Graham Holland's Swords Rex got round two underway with a fast 28.75 success and two heats later King Memphis won in 28.78. Holland then had another winner when Gaytime Nemo recorded 28.76 and the Irish challenge continued with a win from behind for Liam Dowling's De Lahdedah, who would become the new favourite for the event after the second round (King Capaldi failed to progress from the same heat). Superfast Gordon recorded 28.71 and Irish Derby champion The Other Kobe provided Holland with a third winner and Ireland with five out of eight on the night.

Pat Buckley's Ballinabola Ed returned to prominence when winning heat 10 on the second night before Antigua Hawk set a time of 28.77 in heat 11. In the very next heat Mark Wallis saw Crafty Shivoo win in 28.59, just one spot outside the new track record.

Third round

Going into the third round 22 of the last 48 runners were Irish and The Other Kobe continued the Irish success with the first heat win, keeping the hopes of an Irish/English Derby double alive. The next three heats all went to British hounds, Droopys Pivotel, Churchfield Syd and Droopys Doughnut. Heat 5 went to Grouchos Duke before Crafty Shivoo won the strongest heat of the round from De Lahdedah and defending champion Gaytime Nemo.
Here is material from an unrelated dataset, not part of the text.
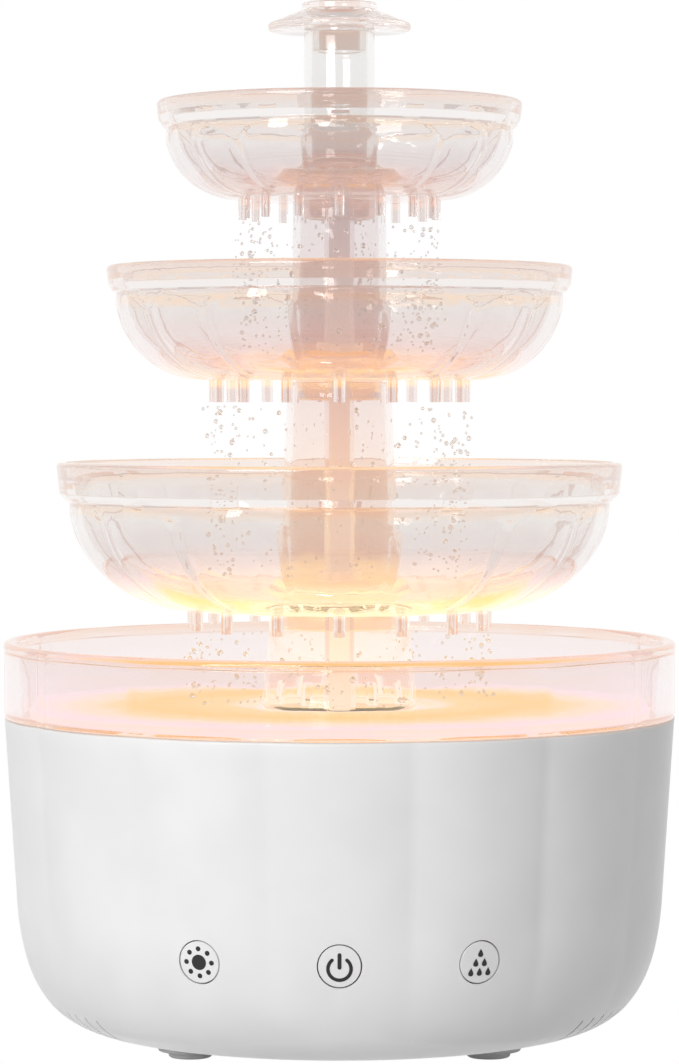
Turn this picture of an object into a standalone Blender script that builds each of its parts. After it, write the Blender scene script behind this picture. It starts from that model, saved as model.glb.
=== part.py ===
"""Tabletop water fountain: a white base that holds the pump, lights and keys, a clear
basin on top of it, and three clear nozzle bowls stacked on hollow columns.

Frame: metres, +Z up, origin on the ground under the middle of the base, keys to -Y.
The base, the basin and the bowls share one pattern of equal lobes, one of which faces
the front.  Water goes from the pump up the riser pipe to the spout cap, then rains down
from bowl to bowl.
"""

import math

import bmesh
import bpy
from mathutils import Matrix, Vector

# --- fits and facets ---------------------------------------------------------------
GAP = 0.0003                  # air between two pieces that touch
FRONT = -math.pi / 2          # azimuth of the front
LOBES = 15
LOBE_ANGLE = 2 * math.pi / LOBES
COLUMNS_PER_LOBE = 2          # mesh columns in each lobe: its crease and its crest
ROUND_STEPS = 18              # mesh columns of small round pieces

# --- base shell --------------------------------------------------------------------
BASE_TOP_Z = 0.0788
BASE_TOP_R = 0.0823
BASE_BOTTOM_Z = 0.0032        # underside, just above the ground
BASE_BOTTOM_R = 0.0552        # edge of the flat underside
BASE_CORNER_Z = 0.0357        # the wall starts to round in here
BASE_TAPER = 0.065            # wall's lean, metres of radius per metre of height
BASE_CORNER_POWER = 2.45      # fuller than a circle's 2
BASE_WALL = 0.0024
BASE_LOBE_DEPTH = 0.0009
COVER_THICKNESS = 0.0024
LEDGE_WIDTH = 0.0087          # the ledge that the cover screws to, from the underside's edge in
LEDGE_THICKNESS = 0.0024
SHELF_WIDTH = 0.0113          # the shelf that carries the basin, from the shell's top edge in
SHELF_DROP = 0.0062           # its upper face is this far under the shell's top
SHELF_THICKNESS = 0.0024

# --- vents, feet, cover screws -----------------------------------------------------
VENTS_PER_SIDE = 19
VENT_PITCH = math.radians(4.1)
VENT_WIDTH = 0.0008
VENT_START = 0.0038           # the slots start this far outside the flat underside
VENT_END = 0.0013             # and end this far inside the inner wall
VENT_TOP_Z = 0.0180           # above the inner wall all along the slots
FOOT_INSET = 0.0068           # from the underside's edge in to a foot's middle
FOOT_AZIMUTH = math.radians(43)
FOOT_FLANGE_R = 0.00765
FOOT_FLANGE_T = 0.0013
FOOT_PAD_R = 0.0052
SCREW_INSET = 0.0040          # from the ledge's inner edge out to the screws
SCREW_HEAD_R = 0.0027
SCREW_HEAD_T = 0.0015
SCREW_SHANK_R = 0.0013
SCREW_SHANK_TOP_Z = 0.0125
SCREW_BOSS_R = 0.0034
SCREW_BOSS_TOP_Z = 0.0140

# --- keys and their board ----------------------------------------------------------
KEY_NAMES = ("light_key", "power_key", "rain_key")
KEY_Z = 0.0280
KEY_STEP = LOBE_ANGLE         # one key on each of three neighbouring lobes
KEY_R = 0.00485
KEY_FLANGE_AIR = 0.0009       # between the flange and the inner wall, for the wall's lobes
KEY_FLANGE = 0.00135          # the flange stands this far round the cap
KEY_FLANGE_T = 0.0010
KEY_STEM_R = 0.0015
KEY_STEM = 0.0014
KEY_TRAVEL = 0.0008
KEY_INSET = 0.0001            # the cap sits this far below the wall's surface
SWITCH_BUTTON_R = 0.00175
SWITCH_BUTTON = 0.0010
SWITCH_BODY = 0.0060
SWITCH_DEPTH = 0.0035
BOARD_THICKNESS = 0.0016
BOARD_HEIGHT = 0.0180
BOARD_HALF_ANGLE = math.radians(34)
PEG_R = 0.0022
BOARD_SCREW_HEAD_R = 0.0020
BOARD_SCREW_HEAD_T = 0.0014
BOARD_SCREW_SHANK_R = 0.0009
BOARD_SCREW_REACH = 0.0050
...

Heat 7 went to King Memphis ahead of Ballinabola Ed and Swords Rex before Ballymack Slick ended the night taking only a third heat win for the Irish.

Quarter finals

The quarter finals were an eventful round with Churchfield Syd taking advantage of being a wide seed and avoiding the crowding in heat 1, to win in 29.08 ahead of Droopys Pivotel. Defending champion Gaytime Nemo ran on strongly to deny Crafy Shivoo a place in the semi-final. King Memphis won heat 2 easily in a fast time of 28.65, with Whyaye Man and Ballymac Gizmo also qualifying. Heat 3 was missing Swords Rex but Graham Holland's Irish champion The Other Kobe safely progressed, despite being caught on the line by Ballmac Slick, with Edwards finishing third. The final heat saw another wide seed take advantage when Boylesports Bob missed trouble to win by ten and a half lengths from Coss Tokyo and De Lahdedah.

Semi finals

De Lahdedah won the first semi final with the advantage of the red jacket with Whyaye Man and Boylesports Bob also qualifying for the final. Defending champion Gaytime Nemo just failed to make the decider after leading to the first bend before finishing fourth. Churchfield Syd also had a good draw, as the only wide seed in the second semi final he defeated the strong finishing King Memphis and Ballyamc Gizmo. Irish champion The Other Kobe only managed fifth.

== Final result ==
At Towcester (over 500 metres): Winner £175,000

| Pos | Name of Greyhound | Breeding | Trap | Sectional | Race comment | SP | Time | Trainer |
|---|---|---|---|---|---|---|---|---|
| 1st | De Lahdedah | Lenson Bocko – Ballymac Sarahjo | 4 | 4.09 | RlsTMid,EP,Ld2 | 5/1 | 28.58 (=TR) | Liam Dowling |
| 2nd | Boylesports Bob | Good News – Roanna Bess | 6 | 4.06 | Wide,RanOnWell | 9/2 | 28.79 | Paul Hennessy |
| 3rd | Whyaye Man | Droopys Jet – Droopys Megan | 1 | 4.12 | Rails,Crd3 | 14/1 | 28.85 | Mark Wallis |
| 4th | Churchfield Syd | Droopys Sydney – Millbank Jade | 5 | 4.01 | MidTW,QAw,LedTo2 | 11/2 | 28.87 | Richard Rees |
| 5th | Ballymac Gizmo | Ballymac Cooper – Ballymac Arminta | 2 | 4.15 | RlsTMid,Crd3 | 16/1 | 28.91 | Liam Dowling |
| 6th | King Memphis | Droopys Sydney – Queen Beyonce | 3 | 4.21 | RlsTMid,MsdBrk | 11/10f | 29.13 | Liz McNair |

=== Final distances ===
2½, ¾, head, ½, 2¾ (lengths) 0.08 sec = one length

=== Final report ===
Churchfield Syd broke smartly from the traps to lead but De Lahdedah showed impressive early pace to take the lead at the second bend, the black dog drew clear to equal the track record in 28.58. Boylesports Bob finished strongly to take second place with Whyaye Man also running on well to take third despite being slightly held up at the third bend. Ballymac Gizmo could never find space and finished fifth behind Churchfield Syd who held on for fourth. The favourite King Memphis, who was so consistent in the rounds made an awful start, missing the break completely and struggled to make an impact from the back.